— start Dataset excerpt —

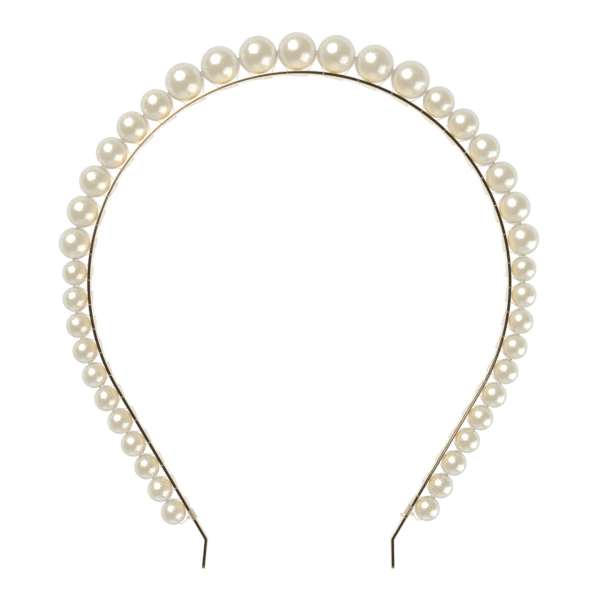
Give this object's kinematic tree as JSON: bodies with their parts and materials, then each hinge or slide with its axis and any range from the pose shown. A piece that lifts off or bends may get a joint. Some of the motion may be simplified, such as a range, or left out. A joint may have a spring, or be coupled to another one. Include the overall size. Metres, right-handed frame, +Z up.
{
  "type": "headband",
  "caption": "Slim metal headband with a graduated row of round pearls strung and lashed along the outside of a springy curved strip with bent-in tips.",
  "frame": {"origin": "middle of the band between its two tips, level with the tips' lower ends", "axes": "+Z up towards the crown, +X across the head to the band's right side, +Y through the band's width, front edge at -Y"},
  "size_m": [0.147, 0.0116, 0.164],
  "materials": {
    "gold_strip": "polished pale gold plating on a spring strip",
    "pearl": "glossy ivory pearl lacquer",
    "clear_line": "clear monofilament"
  },
  "bodies": {
    "crown": {"crown_strip": "gold_strip", "crown_string": "clear_line", "crown_lashing": "clear_line"},
    "left_leg": {"left_leg_strip": "gold_strip", "left_leg_string": "clear_line", "left_leg_lashing": "clear_line", "left_string_knot": "clear_line"},
    "right_leg": {"right_leg_strip": "gold_strip", "right_leg_string": "clear_line", "right_leg_lashing": "clear_line", "right_string_knot": "clear_line", "right_lashing_knot": "clear_line"},
    "left_small_pearl_11": {"left_small_pearl_11": "pearl"},
    "left_small_pearl_10": {"left_small_pearl_10": "pearl"},
    "left_small_pearl_9": {"left_small_pearl_9": "pearl"},
    "left_small_pearl_8": {"left_small_pearl_8": "pearl"},
    "left_small_pearl_7": {"left_small_pearl_7": "pearl"},
    "left_small_pearl_6": {"left_small_pearl_6": "pearl"},
    "left_small_pearl_5": {"left_small_pearl_5": "pearl"},
    "left_small_pearl_4": {"left_small_pearl_4": "pearl"},
    "left_small_pearl_3": {"left_small_pearl_3": "pearl"},
    "left_small_pearl_2": {"left_small_pearl_2": "pearl"},
    "left_small_pearl_1": {"left_small_pearl_1": "pearl"},
    "left_mid_pearl_6": {"left_mid_pearl_6": "pearl"},
    "left_mid_pearl_5": {"left_mid_pearl_5": "pearl"},
    "left_mid_pearl_4": {"left_mid_pearl_4": "pearl"},
    "left_mid_pearl_3": {"left_mid_pearl_3": "pearl"},
    "left_mid_pearl_2": {"left_mid_pearl_2": "pearl"},
    "left_mid_pearl_1": {"left_mid_pearl_1": "pearl"},
    "left_crown_pearl_3": {"left_crown_pearl_3": "pearl"},
    "left_crown_pearl_2": {"left_crown_pearl_2": "pearl"},
    "left_crown_pearl_1": {"left_crown_pearl_1": "pearl"},
    "top_pearl": {"top_pearl": "pearl"},
    "right_crown_pearl_1": {"right_crown_pearl_1": "pearl"},
    "right_crown_pearl_2": {"right_crown_pearl_2": "pearl"},
    "right_crown_pearl_3": {"right_crown_pearl_3": "pearl"},
    "right_mid_pearl_1": {"right_mid_pearl_1": "pearl"},
    "right_mid_pearl_2": {"right_mid_pearl_2": "pearl"},
    "right_mid_pearl_3": {"right_mid_pearl_3": "pearl"},
    "right_mid_pearl_4": {"right_mid_pearl_4": "pearl"},
    "right_mid_pearl_5": {"right_mid_pearl_5": "pearl"},
    "right_mid_pearl_6": {"right_mid_pearl_6": "pearl"},
    "right_small_pearl_1": {"right_small_pearl_1": "pearl"},
    "right_small_pearl_2": {"right_small_pearl_2": "pearl"},
    "right_small_pearl_3": {"right_small_pearl_3": "pearl"},
    "right_small_pearl_4": {"right_small_pearl_4": "pearl"},
    "right_small_pearl_5": {"right_small_pearl_5": "pearl"},
    "right_small_pearl_6": {"right_small_pearl_6": "pearl"},
    "right_small_pearl_7": {"right_small_pearl_7": "pearl"},
    "right_small_pearl_8": {"right_small_pearl_8": "pearl"},
    "right_small_pearl_9": {"right_small_pearl_9": "pearl"},
    "right_small_pearl_10": {"right_small_pearl_10": "pearl"},
    "right_small_pearl_11": {"right_small_pearl_11": "pearl"}
  },
  "joints": [
    {"name": "left_leg_flex", "type": "hinge", "parent": "crown", "child": "left_leg", "pos_m": [-0.05425, 0, 0.13096], "axis": [0, 1, 0], "range_deg": [0, 15], "stiffness_Nm_per_rad": 0.7},
    {"name": "right_leg_flex", "type": "hinge", "parent": "crown", "child": "right_leg", "pos_m": [0.05342, 0, 0.13197], "axis": [0, -1, 0], "range_deg": [0, 15], "stiffness_Nm_per_rad": 0.7},
    {"name": "left_small_pearl_11_spin", "type": "hinge", "parent": "left_leg", "child": "left_small_pearl_11", "pos_m": [-0.03851, 0, 0.01714], "axis": [-0.5075, 0, 0.8616], "continuous": true},
    {"name": "left_small_pearl_10_spin", "type": "hinge", "parent": "left_leg", "child": "left_small_pearl_10", "pos_m": [-0.04259, 0, 0.02408], "axis": [-0.5075, 0, 0.8616], "continuous": true},
    {"name": "left_small_pearl_9_spin", "type": "hinge", "parent": "left_leg", "child": "left_small_pearl_9", "pos_m": [-0.04668, 0, 0.03102], "axis": [-0.5075, 0, 0.8616], "continuous": true},
    {"name": "left_small_pearl_8_spin", "type": "hinge", "parent": "left_leg", "child": "left_small_pearl_8", "pos_m": [-0.05076, 0, 0.03795], "axis": [-0.5075, 0, 0.8616], "continuous": true},
    {"name": "left_small_pearl_7_spin", "type": "hinge", "parent": "left_leg", "child": "left_small_pearl_7", "pos_m": [-0.05485, 0, 0.04489], "axis": [-0.5075, 0, 0.8616], "continuous": true},
    {"name": "left_small_pearl_6_spin", "type": "hinge", "parent": "left_leg", "child": "left_small_pearl_6", "pos_m": [-0.05893, 0, 0.05182], "axis": [-0.4863, 0, 0.8738], "continuous": true},
    {"name": "left_small_pearl_5_spin", "type": "hinge", "parent": "left_leg", "child": "left_small_pearl_5", "pos_m": [-0.06267, 0, 0.05895], "axis": [-0.4123, 0, 0.9111], "continuous": true},
    {"name": "left_small_pearl_4_spin", "type": "hinge", "parent": "left_leg", "child": "left_small_pearl_4", "pos_m": [-0.06556, 0, 0.06647], "axis": [-0.3033, 0, 0.9529], "continuous": true},
    {"name": "left_small_pearl_3_spin", "type": "hinge", "parent": "left_leg", "child": "left_small_pearl_3", "pos_m": [-0.06755, 0, 0.07427], "axis": [-0.1899, 0, 0.9818], "continuous": true},
    {"name": "left_small_pearl_2_spin", "type": "hinge", "parent": "left_leg", "child": "left_small_pearl_2", "pos_m": [-0.06861, 0, 0.08225], "axis": [-0.0739, 0, 0.9973], "continuous": true},
    {"name": "left_small_pearl_1_spin", "type": "hinge", "parent": "left_leg", "child": "left_small_pearl_1", "pos_m": [-0.06874, 0, 0.0903], "axis": [-0.0085, 0, 1], "continuous": true},
    {"name": "left_mid_pearl_6_spin", "type": "hinge", "parent": "left_leg", "child": "left_mid_pearl_6", "pos_m": [-0.06876, 0, 0.09935], "axis": [0.1275, 0, 0.9918], "continuous": true},
    {"name": "left_mid_pearl_5_spin", "type": "hinge", "parent": "left_leg", "child": "left_mid_pearl_5", "pos_m": [-0.06632, 0, 0.1091], "axis": [0.3118, 0, 0.9501], "continuous": true},
    {"name": "left_mid_pearl_4_spin", "type": "hinge", "parent": "left_leg", "child": "left_mid_pearl_4", "pos_m": [-0.06251, 0, 0.11839], "axis": [0.445, 0, 0.8955], "continuous": true},
    {"name": "left_mid_pearl_3_spin", "type": "hinge", "parent": "left_leg", "child": "left_mid_pearl_3", "pos_m": [-0.0574, 0, 0.12705], "axis": [0.569, 0, 0.8223], "continuous": true},
    {"name": "left_mid_pearl_2_spin", "type": "hinge", "parent": "crown", "child": "left_mid_pearl_2", "pos_m": [-0.0511, 0, 0.13488], "axis": [0.6812, 0, 0.7321], "continuous": true},
    {"name": "left_mid_pearl_1_spin", "type": "hinge", "parent": "crown", "child": "left_mid_pearl_1", "pos_m": [-0.04374, 0, 0.14172], "axis": [0.7532, 0, 0.6578], "continuous": true},
    {"name": "left_crown_pearl_3_spin", "type": "hinge", "parent": "crown", "child": "left_crown_pearl_3", "pos_m": [-0.03521, 0, 0.14875], "axis": [0.849, 0, 0.5285], "continuous": true},
    {"name": "left_crown_pearl_2_spin", "type": "hinge", "parent": "crown", "child": "left_crown_pearl_2", "pos_m": [-0.02429, 0, 0.15383], "axis": [0.9393, 0, 0.343], "continuous": true},
    {"name": "left_crown_pearl_1_spin", "type": "hinge", "parent": "crown", "child": "left_crown_pearl_1", "pos_m": [-0.01266, 0, 0.15699], "axis": [0.9839, 0, 0.1788], "continuous": true},
    {"name": "top_pearl_spin", "type": "hinge", "parent": "crown", "child": "top_pearl", "pos_m": [-0.00066, 0, 0.15813], "axis": [1, 0, 0.0093], "continuous": true},
    {"name": "right_crown_pearl_1_spin", "type": "hinge", "parent": "crown", "child": "right_crown_pearl_1", "pos_m": [0.01135, 0, 0.15721], "axis": [0.9871, 0, -0.1604], "continuous": true},
    {"name": "right_crown_pearl_2_spin", "type": "hinge", "parent": "crown", "child": "right_crown_pearl_2", "pos_m": [0.02304, 0, 0.15428], "axis": [0.9456, 0, -0.3254], "continuous": true},
    {"name": "right_crown_pearl_3_spin", "type": "hinge", "parent": "crown", "child": "right_crown_pearl_3", "pos_m": [0.03406, 0, 0.1494], "axis": [0.8587, 0, -0.5125], "continuous": true},
    {"name": "right_mid_pearl_1_spin", "type": "hinge", "parent": "crown", "child": "right_mid_pearl_1", "pos_m": [0.04272, 0, 0.14253], "axis": [0.7654, 0, -0.6436], "continuous": true},
    {"name": "right_mid_pearl_2_spin", "type": "hinge", "parent": "crown", "child": "right_mid_pearl_2", "pos_m": [0.0502, 0, 0.13583], "axis": [0.6948, 0, -0.7192], "continuous": true},
    {"name": "right_mid_pearl_3_spin", "type": "hinge", "parent": "right_leg", "child": "right_mid_pearl_3", "pos_m": [0.05665, 0, 0.12811], "axis": [0.5843, 0, -0.8115], "continuous": true},
    {"name": "right_mid_pearl_4_spin", "type": "hinge", "parent": "right_leg", "child": "right_mid_pearl_4", "pos_m": [0.06192, 0, 0.11956], "axis": [0.4617, 0, -0.887], "continuous": true},
    {"name": "right_mid_pearl_5_spin", "type": "hinge", "parent": "right_leg", "child": "right_mid_pearl_5", "pos_m": [0.0659, 0, 0.11033], "axis": [0.3295, 0, -0.9441], "continuous": true},
    {"name": "right_mid_pearl_6_spin", "type": "hinge", "parent": "right_leg", "child": "right_mid_pearl_6", "pos_m": [0.06852, 0, 0.10063], "axis": [0.146, 0, -0.9893], "continuous": true},
    {"name": "right_small_pearl_1_spin", "type": "hinge", "parent": "right_leg", "child": "right_small_pearl_1", "pos_m": [0.06867, 0, 0.09158], "axis": [0.0101, 0, -0.9999], "continuous": true},
    {"name": "right_small_pearl_2_spin", "type": "hinge", "parent": "right_leg", "child": "right_small_pearl_2", "pos_m": [0.06869, 0, 0.08353], "axis": [-0.0552, 0, -0.9985], "continuous": true},
    {"name": "right_small_pearl_3_spin", "type": "hinge", "parent": "right_leg", "child": "right_small_pearl_3", "pos_m": [0.06778, 0, 0.07553], "axis": [-0.1715, 0, -0.9852], "continuous": true},
    {"name": "right_small_pearl_4_spin", "type": "hinge", "parent": "right_leg", "child": "right_small_pearl_4", "pos_m": [0.06594, 0, 0.0677], "axis": [-0.2854, 0, -0.9584], "continuous": true},
    {"name": "right_small_pearl_5_spin", "type": "hinge", "parent": "right_leg", "child": "right_small_pearl_5", "pos_m": [0.06319, 0, 0.06013], "axis": [-0.3954, 0, -0.9185], "continuous": true},
    {"name": "right_small_pearl_6_spin", "type": "hinge", "parent": "right_leg", "child": "right_small_pearl_6", "pos_m": [0.05958, 0, 0.05293], "axis": [-0.4781, 0, -0.8783], "continuous": true},
    {"name": "right_small_pearl_7_spin", "type": "hinge", "parent": "right_leg", "child": "right_small_pearl_7", "pos_m": [0.0555, 0, 0.046], "axis": [-0.5074, 0, -0.8617], "continuous": true},
    {"name": "right_small_pearl_8_spin", "type": "hinge", "parent": "right_leg", "child": "right_small_pearl_8", "pos_m": [0.05141, 0, 0.03906], "axis": [-0.5075, 0, -0.8616], "continuous": true},
    {"name": "right_small_pearl_9_spin", "type": "hinge", "parent": "right_leg", "child": "right_small_pearl_9", "pos_m": [0.04733, 0, 0.03212], "axis": [-0.5075, 0, -0.8616], "continuous": true},
    {"name": "right_small_pearl_10_spin", "type": "hinge", "parent": "right_leg", "child": "right_small_pearl_10", "pos_m": [0.04324, 0, 0.02519], "axis": [-0.5075, 0, -0.8616], "continuous": true},
    {"name": "right_small_pearl_11_spin", "type": "hinge", "parent": "right_leg", "child": "right_small_pearl_11", "pos_m": [0.03916, 0, 0.01825], "axis": [-0.5075, 0, -0.8616], "continuous": true}
  ]
}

— end Dataset excerpt —

> [Exercise]: List the lines of the material in which the word "with" occurs.

> [Finished answer]:
Give this object's kinematic tree as JSON: bodies with their parts and materials, then each hinge or slide with its axis and any range from the pose shown. A piece that lifts off or bends may get a joint. Some of the motion may be simplified, such as a range, or left out. A joint may have a spring, or be coupled to another one. Include the overall size. Metres, right-handed frame, +Z up.
  "caption": "Slim metal headband with a graduated row of round pearls strung and lashed along the outside of a springy curved strip with bent-in tips.",
  "frame": {"origin": "middle of the band between its two tips, level with the tips' lower ends", "axes": "+Z up towards the crown, +X across the head to the band's right side, +Y through the band's width, front edge at -Y"},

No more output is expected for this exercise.